◆ Stored data:

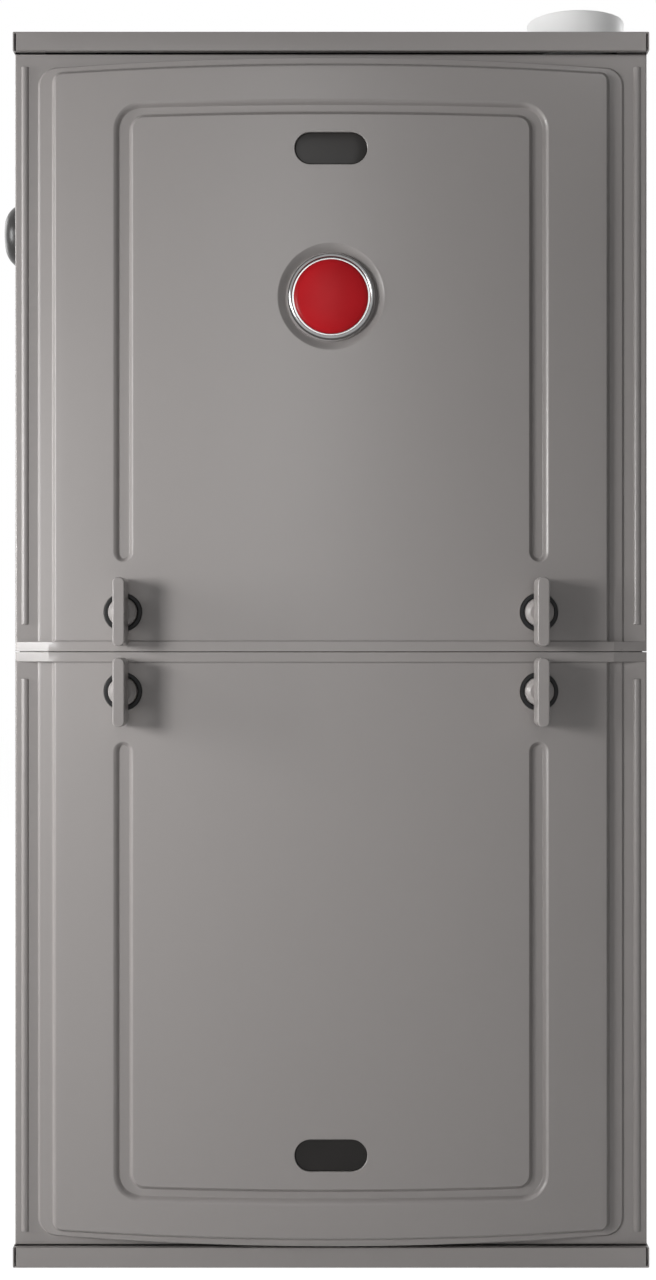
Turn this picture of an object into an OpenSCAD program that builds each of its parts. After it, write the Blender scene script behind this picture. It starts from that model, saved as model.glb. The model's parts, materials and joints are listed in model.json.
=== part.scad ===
// Forced air gas furnace: a condensing upflow cabinet with two lift-off doors on quarter-turn latches.
// Millimetres. The origin is the centre of the base's bottom face, +Z is up and the doors face -Y.

/* [Casing] */
// Width of the cabinet over its cap
case_w = 444.5; // [430:0.5:470]
// Depth of the cabinet over its cap
case_d = 724; // [715:1:760]
// Height of the cabinet to the top of the cap
case_h = 863.6; // [855:0.1:900]
// Thickness of the sheet steel
sheet = 1; // [0.8:0.1:1.2]
// Height of the cap's folded edge
cap_edge = 13.4; // [12:0.1:16]
// Height of the base pan's folded edge
base_edge = 14.2; // [12:0.1:16]
// Width of the relief slits at the ends of the cap's and base's front edges
relief_w = 1.2; // [0.6:0.1:2]
// Width of the side panels' folded front edges
front_fold = 18; // [14:1:24]
// Width of the supply air opening in the cap
supply_w = 370; // [330:1:380]
// Distance of the supply air opening from the cabinet's front
supply_front = 212; // [200:1:240]
// Distance of the supply air opening from the cabinet's back
supply_back = 36; // [28:1:60]
// Height of the duct lip round the supply air opening
duct_lip = 19; // [10:1:20]
// Width of the return air opening in the base
return_w = 350; // [320:1:370]
// Depth of the return air opening in the base
return_d = 560; // [500:1:600]
// Radius of the cabinet screws' shanks
screw_r = 2.1; // [1.6:0.1:2.5]
// Radius of the cabinet screws' heads
screw_head_r = 4.4; // [3.5:0.1:5]
// Height of the cabinet screws' heads
screw_head_h = 2.6; // [2:0.1:4]

/* [Doors] */
// Height of the seam between the two doors
seam_z = 430.4; // [425:0.1:440]
// Gap between the two doors
seam_gap = 1; // [0.6:0.1:2]
// Gap between the upper door and the cap's edge
door_top_gap = 0.5; // [0.3:0.1:1]
// Gap between a door and what it closes on
door_fit = 0.3; // [0.3:0.05:0.6]
// Distance of the doors' side edges inside the cap's ends
door_inset = 0.65; // [0.5:0.05:2]
// Distance of the doors' flat margin behind the cap's front
margin_set = 6; // [4:0.5:8]
// Depth of the doors' folded edges behind their margin
door_fold = 19; // [15:0.5:22]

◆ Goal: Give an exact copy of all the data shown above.

◆ The response:
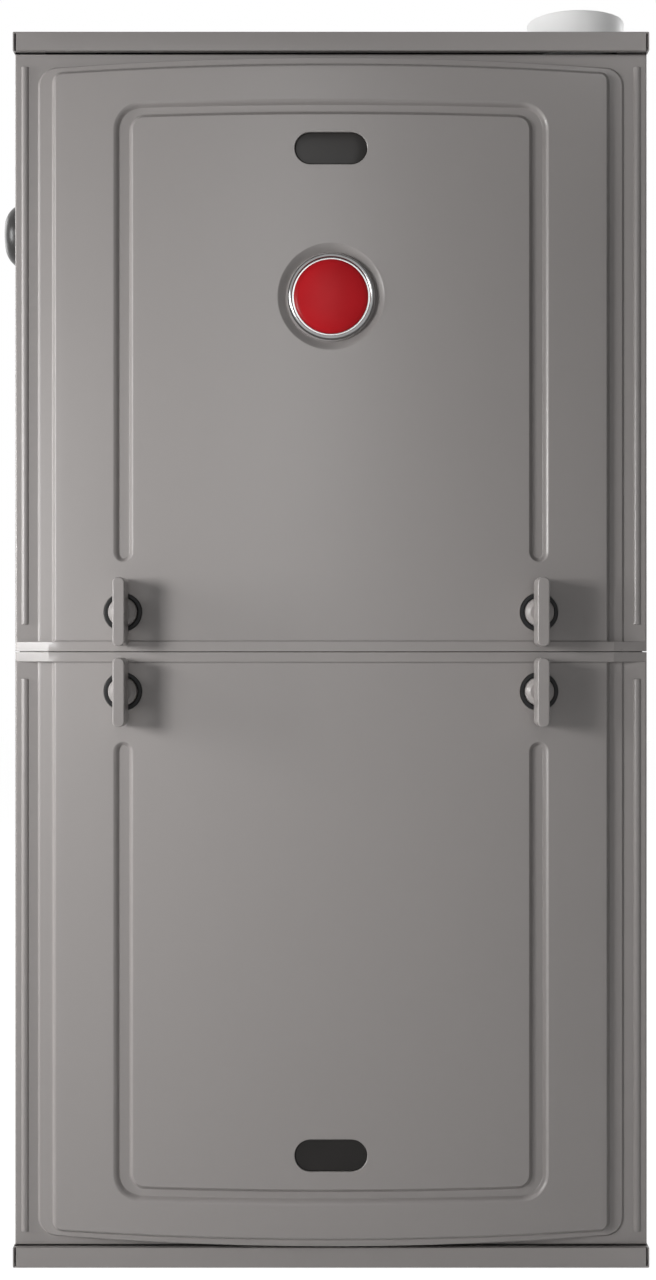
Turn this picture of an object into an OpenSCAD program that builds each of its parts. After it, write the Blender scene script behind this picture. It starts from that model, saved as model.glb. The model's parts, materials and joints are listed in model.json.
=== part.scad ===
// Forced air gas furnace: a condensing upflow cabinet with two lift-off doors on quarter-turn latches.
// Millimetres. The origin is the centre of the base's bottom face, +Z is up and the doors face -Y.

/* [Casing] */
// Width of the cabinet over its cap
case_w = 444.5; // [430:0.5:470]
// Depth of the cabinet over its cap
case_d = 724; // [715:1:760]
// Height of the cabinet to the top of the cap
case_h = 863.6; // [855:0.1:900]
// Thickness of the sheet steel
sheet = 1; // [0.8:0.1:1.2]
// Height of the cap's folded edge
cap_edge = 13.4; // [12:0.1:16]
// Height of the base pan's folded edge
base_edge = 14.2; // [12:0.1:16]
// Width of the relief slits at the ends of the cap's and base's front edges
relief_w = 1.2; // [0.6:0.1:2]
// Width of the side panels' folded front edges
front_fold = 18; // [14:1:24]
// Width of the supply air opening in the cap
supply_w = 370; // [330:1:380]
// Distance of the supply air opening from the cabinet's front
supply_front = 212; // [200:1:240]
// Distance of the supply air opening from the cabinet's back
supply_back = 36; // [28:1:60]
// Height of the duct lip round the supply air opening
duct_lip = 19; // [10:1:20]
// Width of the return air opening in the base
return_w = 350; // [320:1:370]
// Depth of the return air opening in the base
return_d = 560; // [500:1:600]
// Radius of the cabinet screws' shanks
screw_r = 2.1; // [1.6:0.1:2.5]
// Radius of the cabinet screws' heads
screw_head_r = 4.4; // [3.5:0.1:5]
// Height of the cabinet screws' heads
screw_head_h = 2.6; // [2:0.1:4]

/* [Doors] */
// Height of the seam between the two doors
seam_z = 430.4; // [425:0.1:440]
// Gap between the two doors
seam_gap = 1; // [0.6:0.1:2]
// Gap between the upper door and the cap's edge
door_top_gap = 0.5; // [0.3:0.1:1]
// Gap between a door and what it closes on
door_fit = 0.3; // [0.3:0.05:0.6]
// Distance of the doors' side edges inside the cap's ends
door_inset = 0.65; // [0.5:0.05:2]
// Distance of the doors' flat margin behind the cap's front
margin_set = 6; // [4:0.5:8]
// Depth of the doors' folded edges behind their margin
door_fold = 19; // [15:0.5:22]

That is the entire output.